Across town and along the river towards the millennium bridge, I can see the blue lights from the bridge reflecting onto the water ahead. The sun is attempting to appear, I think of my bed beckoning me, I hope for rain I hate being in bed on bright days. I pass a man pushing a pram across the bridge, he smiles at me. The water gives me a flash back to a few hours before, sitting at the side of a pool quietly supporting a woman to birth her baby, whilst my mentor quietly supported me in learning the art of midwifery. I smile inwardly at the memory, what an amazing start to a new day.
Over the bridge and to Fulford, past the poppies in the field, I have been passing these poppies for the last few months whilst travelling to placement. Red flashes in the grass. Sometimes I stop to take photographs, it depends on how tired I am. Today I do, the sun is coming up over the fields and I need to capture some more images for the Lino print I’m creating. It’s early November and it feels fitting. I will use one for my profile picture on Remembrance Day, a small gesture but a gesture nonetheless.

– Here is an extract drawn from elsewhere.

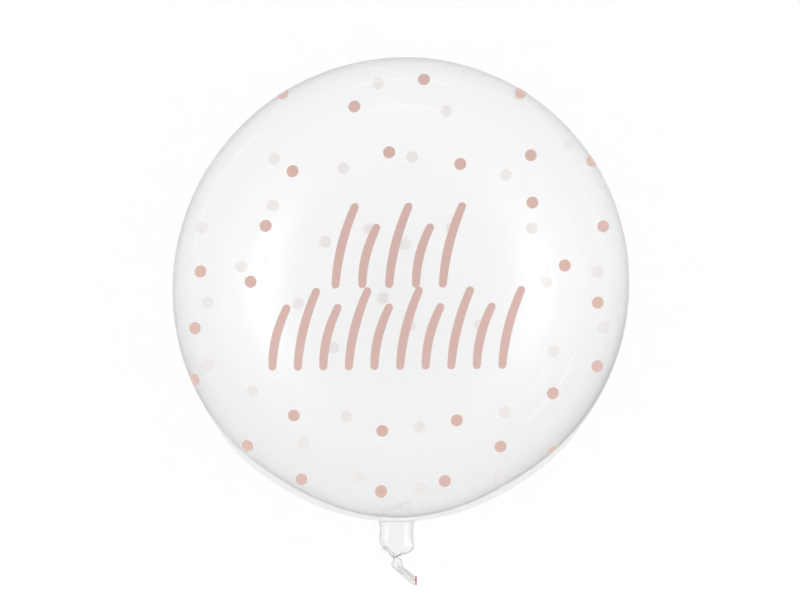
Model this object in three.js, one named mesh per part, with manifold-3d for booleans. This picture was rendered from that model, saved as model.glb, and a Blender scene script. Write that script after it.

My front door, I’m really tired now. I think of the mum and baby I’ve just left on the post natal ward, hopefully they will get some sleep today. That little girl unbeknown to her was my baby number 10. The 10th baby I’ve been the first one to handle and lift up to their mum. I walk into the house I can’t take my coat off as I still have the school run to do. My youngest daughter greets me by asking for cereal, she asks me what I have been doing in the night whilst she has been sleeping. I smile, I’m going to be a midwife.